Many commenters accused protesters of being lazy, unemployed rabble-rousers, and expressed their fear that the gatherings would lead to rioting. The sentiment, “Not guilty, get over it!” was echoed several times, and many defended the verdict or, even further, praised Zimmerman’s actions in shooting Martin, whom several contend was a drug-addled gang member, and the aggressor. Still more people blamed the media for aggravating the issue and criticized the playing of “the race card.” The initial post has since been removed.

Similar commentary appeared in response to Action News’ Internet coverage of the Tuesday morning Oroville event. “Maybe if they had jobs there would be no protest! I say give Zimmerman an award [as] community watch man of the year!” one Oroville man said.

Jack Lee, author of Post Scripts at the Chico Enterprise-Record-hosted NorCal Blogs, has been critical of Martin supporters since the shooting first made headlines in February 2012. On July 20, the same day as the Chico protests, he wrote a piece sarcastically titled “Cultural Awareness Follows Zimmerman Verdict,” focusing on acts of black-on-white violence that have allegedly occurred since the ruling. Below a picture of a number of African-Americans climbing on a moving vehicle, he added the caption “Numerous cultural activists attempt to open a dialogue with passing motorists in L.A.”

There was none of the violence suggested by Internet trolls at the Chico or Oroville events. Instead, at the City Plaza gathering, a racially mixed group met to commiserate over feelings that the ruling was unjust, symptomatic of a broken justice system and a society in which racism is still a factor. Local pastors, peaceniks, students and other community members delivered sometimes solemn, sometimes fiery speeches before huddling together to bow their heads and pray for justice. The crowd joined together in singing “We Shall Overcome” and headed east down Fourth Street to circle City Hall several times.

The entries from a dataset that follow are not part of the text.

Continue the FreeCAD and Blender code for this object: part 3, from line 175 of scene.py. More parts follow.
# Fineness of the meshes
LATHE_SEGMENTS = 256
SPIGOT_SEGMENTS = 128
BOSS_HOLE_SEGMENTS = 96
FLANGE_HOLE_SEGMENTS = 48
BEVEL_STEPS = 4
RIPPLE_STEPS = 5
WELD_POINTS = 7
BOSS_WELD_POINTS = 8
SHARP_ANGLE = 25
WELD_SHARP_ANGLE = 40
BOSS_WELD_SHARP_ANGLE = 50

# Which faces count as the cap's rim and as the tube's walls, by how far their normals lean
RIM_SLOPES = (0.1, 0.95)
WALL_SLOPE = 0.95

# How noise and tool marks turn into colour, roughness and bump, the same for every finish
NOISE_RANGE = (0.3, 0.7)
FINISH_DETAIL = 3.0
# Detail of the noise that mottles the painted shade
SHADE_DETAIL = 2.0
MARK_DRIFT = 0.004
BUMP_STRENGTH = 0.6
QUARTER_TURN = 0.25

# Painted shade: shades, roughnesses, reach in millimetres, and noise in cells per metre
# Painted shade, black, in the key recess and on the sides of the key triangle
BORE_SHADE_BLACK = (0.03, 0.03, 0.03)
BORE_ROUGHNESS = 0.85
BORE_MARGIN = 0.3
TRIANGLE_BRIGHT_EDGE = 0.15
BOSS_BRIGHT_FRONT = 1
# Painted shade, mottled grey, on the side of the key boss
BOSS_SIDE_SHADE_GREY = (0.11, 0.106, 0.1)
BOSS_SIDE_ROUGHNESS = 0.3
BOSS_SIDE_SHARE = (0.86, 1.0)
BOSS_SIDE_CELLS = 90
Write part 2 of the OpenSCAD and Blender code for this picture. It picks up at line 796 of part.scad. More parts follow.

Among the speakers at the Chico evening event—and the primary organizer of the Oroville march—was Butte County NAACP President Irma Jordan. Jordan was present at the NAACP’s 104th annual National Convention in Orlando, Fla., when the Zimmerman verdict was handed down.

“It was awful,” she recalled. “We were mostly scattered in different meetings and workshops at the time, but wherever you were, you could feel it—this shared shock and disbelief. It was like someone had ripped everyone’s hearts out.”

Jordan said NAACP National President Benjamin Jealous called an emergency meeting of all members at the convention to immediately start gathering—in person and via the Internet—signatures for a petition calling on the U.S. Department of Justice to prosecute Zimmerman on civil-rights charges. The goal was to have a million signatures by the time U.S. Attorney General Eric Holder arrived to speak at the convention July 16, a goal the organization met. The Justice Department is weighing the case, and on Monday (July 22) collected all of the trial evidence from the state of Florida.

Jordan said NAACP chapter presidents were given orders on how to proceed upon returning to their own communities in response to the ruling. She explained that much of their focus is on changing existing “stand-your-ground” laws and racial-profiling tactics through legislation. She returned to Butte County July 18 and began organizing the Oroville march and future events.

“We want to let the community know we’ve got work to do and how we can do it, and start getting things accomplished,” Jordan said. “It has to be advocacy work that changes laws. It doesn’t do any good to take to the streets and burn stuff up, turn over police cars and break up people’s property.”

To this end, attendees at Tuesday’s march were given a “toolkit”—a packet full of information on whom to contact and how to advocate legislative change.

And though Jordan stresses the NAACP is all about nonviolence, community empowerment and a greater dialogue for all people, she also feels that people are entitled to a little righteous anger.

“People need to hear that this is wrong,” she said. “They can’t expect people to stay calm, calm, calm all the time when they’re being dogged out, when they’re not being treated like everybody else.”